Since the late 90s governments have emphasised the role of criminal justice services in bringing drug users into treatment, with the expansion of CARAT (Counseling, Assessment, Referral, Advice and Throughcare) workers in prisons and drug intervention programmes linked to local police and courts. More people are being seen by a drugs worker and referred into treatment.

However the continued availability of drugs in Britain in prisons, and the high risk of overdose of those using after leaving prison, remains a threat to recovery.

That leaves community treatment services, such as those prescribing methadone and subutex as substitute legal drugs to prevent withdrawals from heroin and other opiates.

Questions need to be asked about the long-term fate of those in treatment. For short periods substitute prescribing can be really useful. But thousands of people, mostly over 40, remain physically dependent on very high doses of prescribed methadone for many years, and not necessarily supported to move forward.

The argument goes that as they don’t need money to buy drugs, they commit less crime; but they are also at risk of overdose when drinking alcohol, or using other stimulant and depressant drugs on top of their script.

Counselling and group therapies need to be more readily available alongside prescribing treatment. Meanwhile little impact is being made on the supply of drugs including those such as ketamine and novel psychoactive substances (legal highs). And even with improved surveillance technology, tackling domestic production of skunk is a struggle as the amount of cannabis being grown in the UK has now reached 50% of that which is consumed here.

However, the prospect of a well integrated treatment system that encompasses the best of professional and peer-led support, such as SMART (Substance Abuse and Addiction) recovery groups, is undermined by an increasingly target-driven culture in which local services are expected to move individuals through a linear pathway of treatment that justifies the planning of the commissioners rather than meeting the needs of the drug user.

The latest initiative from this Government is Payment By Results (PBR), a funding settlement that is being piloted in several areas in England and Wales.

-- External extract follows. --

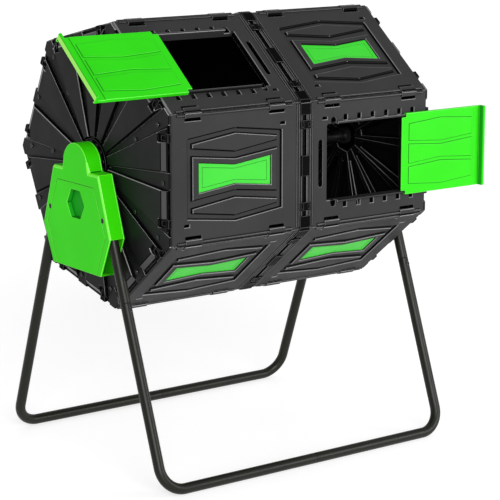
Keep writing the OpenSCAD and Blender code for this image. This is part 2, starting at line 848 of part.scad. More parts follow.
module outer_cover(s) {
    depth = cover_face_x - (cover_back_x + cover_back_t + 0.1);
    face_low = depth - cover_face_t;
    bore_depth = axle_half - cover_face_x + depth + 1.5;
    line_w = 1.6;
    color("#3fd61f") on_cover(s, cover_face_x - depth) difference() {
        union() {
            translate([0, 0, face_low]) linear_extrude(cover_face_t) cover_outline(0);
            linear_extrude(depth) difference() {
                cover_outline(0);
                cover_outline(cover_wall);
                leg_openings();
            }
            translate([0, 0, 20]) cylinder(h = depth - 20 - eps, r = axle_boss_r, $fn = 64);
            translate([0, hex_z, depth - hex_d - cover_wall]) linear_extrude(hex_d + cover_wall - eps)
                circle(r = hex_r + 1.155 * cover_wall, $fn = 6);
            for (side = [-1, 1]) translate([side * cover_screw_y, cover_screw_z, face_low - 1.2])
                cylinder(h = 2, r = cover_screw_head_r + 2, $fn = 48);
        }
        translate([0, hex_z, depth - hex_d]) linear_extrude(hex_d + 1) circle(r = hex_r, $fn = 6);
        translate([0, 0, -1]) cylinder(h = bore_depth, r = axle_d / 2 + 0.1, $fn = 64);
        translate([0, 0, depth - 0.9]) linear_extrude(1) difference() {
            inset_line_outline(0);
            inset_line_outline(line_w);
        }
        for (side = [-1, 1]) translate([side * cover_screw_y, cover_screw_z, 0]) {
            cylinder(h = depth + 1, r = cover_screw_r + 0.2, $fn = 32);
            translate([0, 0, depth - 2]) cylinder(h = 3, r = cover_screw_head_r + 0.3, $fn = 32);
        }
    }
}

module inner_cover(s) {
    post_h = leg_x - tube_d / 2 - 0.2 - cover_back_x;
    color("#2fae17") on_cover(s, cover_back_x) difference() {
        union() {
            linear_extrude(cover_back_t) cover_outline(0);
            cylinder(h = 18, r = axle_boss_r, $fn = 64);
            for (side = [-1, 1]) translate([side * cover_screw_y, cover_screw_z, 0])
                cylinder(h = post_h, r = 7, $fn = 48);
        }
        translate([0, 0, -1]) cylinder(h = 22, r = axle_d / 2 + 0.1, $fn = 64);
        for (side = [-1, 1]) translate([side * cover_screw_y, cover_screw_z, -1])
            cylinder(h = post_h + 2, r = cover_screw_r + 0.05, $fn = 32);
    }
}

// Machine screws through a cover, the leg inside it and the back plate
module cover_screws() {
    length = cover_face_x - 2 - cover_back_x;
    color("#1f2123") for (s = [-1, 1], side = [-1, 1]) on_cover(s, cover_back_x)
        translate([side * cover_screw_y, cover_screw_z, 0]) {
            translate([0, 0, 0.2]) cylinder(h = length, r = cover_screw_r, $fn = 32);
            translate([0, 0, length]) cylinder(h = 1.8, r = cover_screw_head_r, $fn = 32);
        }
}

// Screws that pin the leg joints, on the outward face of each leg
module leg_screws() {
    color("#1f2123") for (s = [-1, 1], f = [0, 1]) mirror([0, f, 0])
        translate([s * leg_x, -leg_joint_y, leg_joint_z]) rotate([180 - lean, 0, 0])
            translate([0, 0, joint_screw_drop]) rotate([-90, 0, 0]) {
                translate([0, 0, spigot_in / 2 - 2])
                    cylinder(h = (tube_d - spigot_in) / 2 + 2.1, r = joint_screw_r - 0.1, $fn = 24);
                translate([0, 0, tube_d / 2 + 0.05]) cylinder(h = 2.4, r = 4.2, $fn = 32);
            }
}

module floor_bar_screws() {
    color("#1f2123") for (f = [-1, 1])
        translate([bar_joint_x + joint_screw_drop, f * foot_w / 2, floor_z])
            rotate([f * lean, 0, 0]) translate([0, 0, -tube_d / 2 + 0.2])
                cylinder(h = tube_d / 2, r = joint_screw_r - 0.1, $fn = 24);
}

// ---------- drawing ----------

lower_leg(-1, -1);  // front_left_leg
lower_leg(1, -1);  // front_right_leg
lower_leg(-1, 1);  // rear_left_leg
lower_leg(1, 1);  // rear_right_leg
upper_frame(-1);  // left_upper_frame
upper_frame(1);  // right_upper_frame
outer_cover(-1);  // left_outer_cover
outer_cover(1);  // right_outer_cover
inner_cover(-1);  // left_inner_cover
inner_cover(1);  // right_inner_cover
axle();
cover_screws();
leg_screws();
floor_bar_screws();
for (s = [-1, 1], k = [0 : sides - 1])
    panel(s, k);
window_inlays(-1);  // left_window_inlays
window_inlays(1);  // right_window_inlays
divider();
hub_flange(-1);  // left_hub_flange
hub_flange(1);  // right_hub_flange
bush(-1);  // left_bush
bush(1);  // right_bush
end_wedges(-1, 0);  // left_end_wedges_a
end_wedges(-1, 1);  // left_end_wedges_b
end_wedges(1, 0);  // right_end_wedges_a
end_wedges(1, 1);  // right_end_wedges_b
end_screws(-1);  // left_end_screws
end_screws(1);  // right_end_screws
rim_hooks(-1);  // left_rim_hooks
rim_hooks(1);  // right_rim_hooks
seam_hooks();
seam_clips();
corner_connectors();
door(-1);  // left_door
door(1);  // right_door
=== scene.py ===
"""Looks of the compost tumbler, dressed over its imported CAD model, in metres."""

import json
import math

import bmesh
import bpy
import numpy as np
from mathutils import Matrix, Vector
from mathutils.geometry import delaunay_2d_cdt


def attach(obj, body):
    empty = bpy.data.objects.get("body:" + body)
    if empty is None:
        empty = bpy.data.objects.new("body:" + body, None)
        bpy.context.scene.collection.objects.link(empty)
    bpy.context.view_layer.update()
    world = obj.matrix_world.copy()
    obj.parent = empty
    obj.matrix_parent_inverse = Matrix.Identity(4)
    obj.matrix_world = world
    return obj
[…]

Under PBR services will only get a small part of the funding money they need to operate up-front, with the rest following if service users leave the service having met targets such as being drug free for a certain number of weeks.

But people don’t get better to order. And whilst it is reasonable to want quality services, if charities have to get bank loans to cover their costs — which they may never be able to repay —many services will not function.

Supporting service users in the way they need is being undermined by an impersonal funding regime and one that will lead to more disengagement from services and greater risks.

Portugal decriminalised the possession of illegal drugs in 2001. Professor Alex Stevens of the University of Kent says data suggests that between 2001 and 2007 the most problematic form of drug use fell and there were significant reductions in drug related deaths, HIV infections and prison population. The policy was also founded on expanding treatment options.

However, Portugal’s successes are being undermined by cuts in public spending. Elsewhere in Europe, a spike in the HIV rates following the withdrawal of drug services in Greece further underlines the importance of stable funding for services.